▶ **Directive**:
Only the number is wanted: how many lines contain the string "behind"?

####

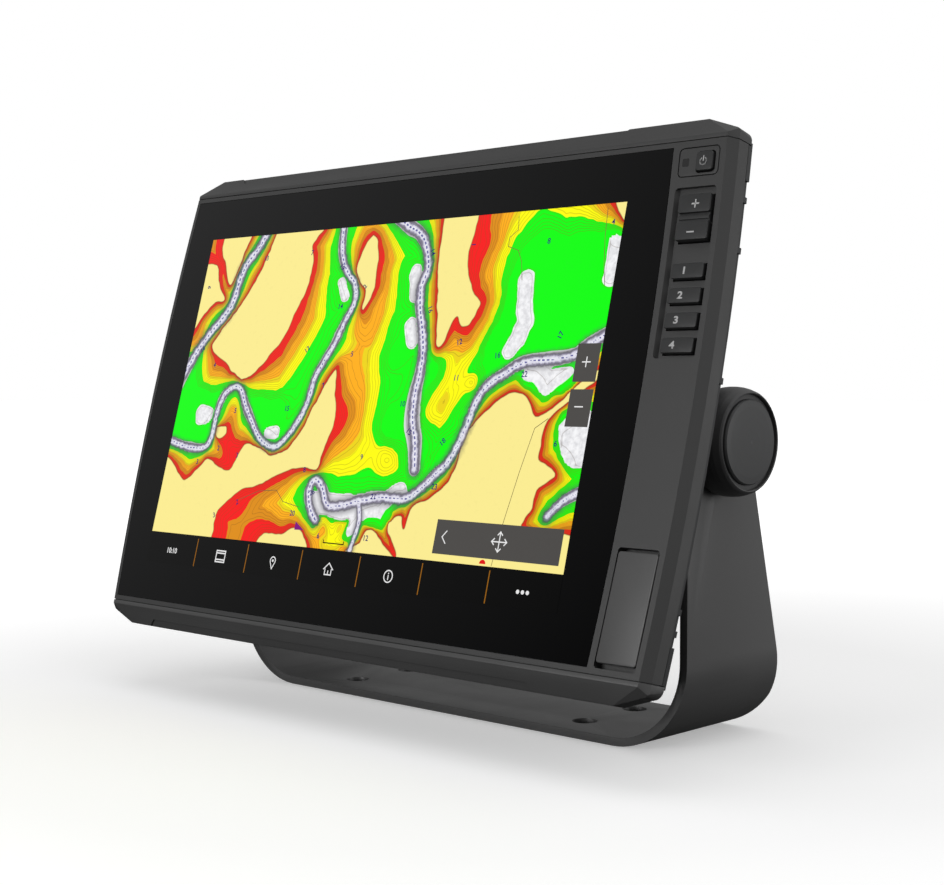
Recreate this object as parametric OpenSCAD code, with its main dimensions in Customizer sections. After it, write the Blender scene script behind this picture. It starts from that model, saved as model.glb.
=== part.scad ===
/* [Tilt and pivot] */
// Lean of the head away from upright at rest, degrees
tilt = 15; // [0:1:45]
// Height of the pivot above the mounting surface
pivot_z = 125.7; // [110:0.1:150]
// Pivot position behind the centre of the base plate
pivot_y = -14; // [-25:0.5:5]
// Distance from the front face back to the pivot
pivot_depth = 58.8; // [50:0.1:65]
// Pivot position below the mid-height of the head
pivot_drop = 1.5; // [0:0.1:5]

/* [Head outline] */
// Half width of the flat front face at mid-height
face_hw = 165.5; // [150:0.1:180]
// Radius of the bowed left and right edges
bow_r = 1367; // [800:1:3000]
// Width of the bevel round the front face
bevel_w = 3; // [1:0.1:6]
// Depth of the bevel round the front face
bevel_d = 3.9; // [1:0.1:6]
// Extra width gained by the side wall behind the bevel
wall_draft = 0.6; // [0:0.1:2]
// Thickness of the front frame
frame_d = 9.3; // [8:0.1:14]
// Height of each seam between frame and trim cap above mid-height
seam_z = 103.2; // [95:0.1:110]
// Width of the seams
seam_gap = 0.4; // [0.2:0.05:1]
// Height at which the flat part of a trim cap ends
cap_flat_z = 105.1; // [104:0.1:108]
// Top edge of a trim cap
cap_top_z = 113.1; // [110:0.1:118]
// Depth at which the sloping face of a cap meets its outer edge
cap_slope_d = 4; // [3:0.1:6]
// Depth of the trim caps, which reach back over the edge of the rear housing
cap_d = 11.2; // [9:0.1:14]

/* [Glass and display] */
// Left edge of the cover glass at mid-height
glass_xl = -163.2; // [-165:0.1:-150]
// Right edge of the cover glass at mid-height
glass_xr = 140.8; // [130:0.1:145]
// Half height of the cover glass
glass_hh = 100.7; // [95:0.1:102]
// Thickness of the cover glass
glass_t = 2; // [1:0.1:3]
// Centre of the display area across the head
lcd_x = -11.7; // [-20:0.1:0]
// Width of the display module
lcd_w = 278; // [265:0.5:290]
// Height of the display module
lcd_h = 184; // [170:0.5:190]

/* [Control strip] */
// Inset of the strip's panels from the right edge of the face
strip_out = 2.5; // [1.5:0.1:5]
// Inset of the strip panels' inner edge
strip_in = 21.7; // [18:0.1:24]
// Inset of the keys' outer edge
key_out = 3.6; // [3:0.1:6]
// Inset of the keys' inner edge
key_in = 18.3; // [15:0.1:20]
// Depth of the keypad recess
recess_d = 1.8; // [1:0.1:3]
// Height of the keys above the front face
key_proud = 0.7; // [0:0.1:2]
// Height of a numbered key
key_h = 6; // [4:0.1:8]
// Spacing of the numbered keys
key_pitch = 9.67; // [8:0.01:12]
// Top edge of the first numbered key
key_top_z = 53.5; // [40:0.1:60]
// Bottom edge of the card door pocket
door_z0 = -100.7; // [-102:0.1:-90]
// Top edge of the card door pocket
door_z1 = -55.5; // [-70:0.1:-45]
// Radius of the rounded hinge edge of the card door
door_r = 2; // [1.5:0.1:3]

/* [Rear housing] */
// Half width of the front tub of the housing
tub_hw = 158; // [150:0.5:160]
// Half height of the front tub
tub_hh = 97; // [90:0.5:100]
// Depth at which the front tub ends
tub_d = 24; // [20:0.5:30]
// Half width of the deep part of the housing
box_hw = 126; // [110:0.5:128]
// Half height of the deep part
box_hh = 94; // [80:0.5:96]
// Depth of the back wall
box_d = 70; // [64:0.5:74]
// Chamfer round the back wall
box_cut = 14; // [6:0.5:18]
// Wall thickness of the housing
wall = 3; // [2:0.1:5]

/* [Bracket and knobs] */
// Half width of the bracket over its arms
arm_hw = 137.9; // [130:0.1:145]
// Thickness of the bracket plate
plate_t = 3.6; // [2:0.1:6]
// Outside radius of the bends
bend_r = 37.6; // [20:0.1:50]
// Half depth of the base plate
base_hd = 34.8; // [25:0.1:45]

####

▶ **Exercise result**:
3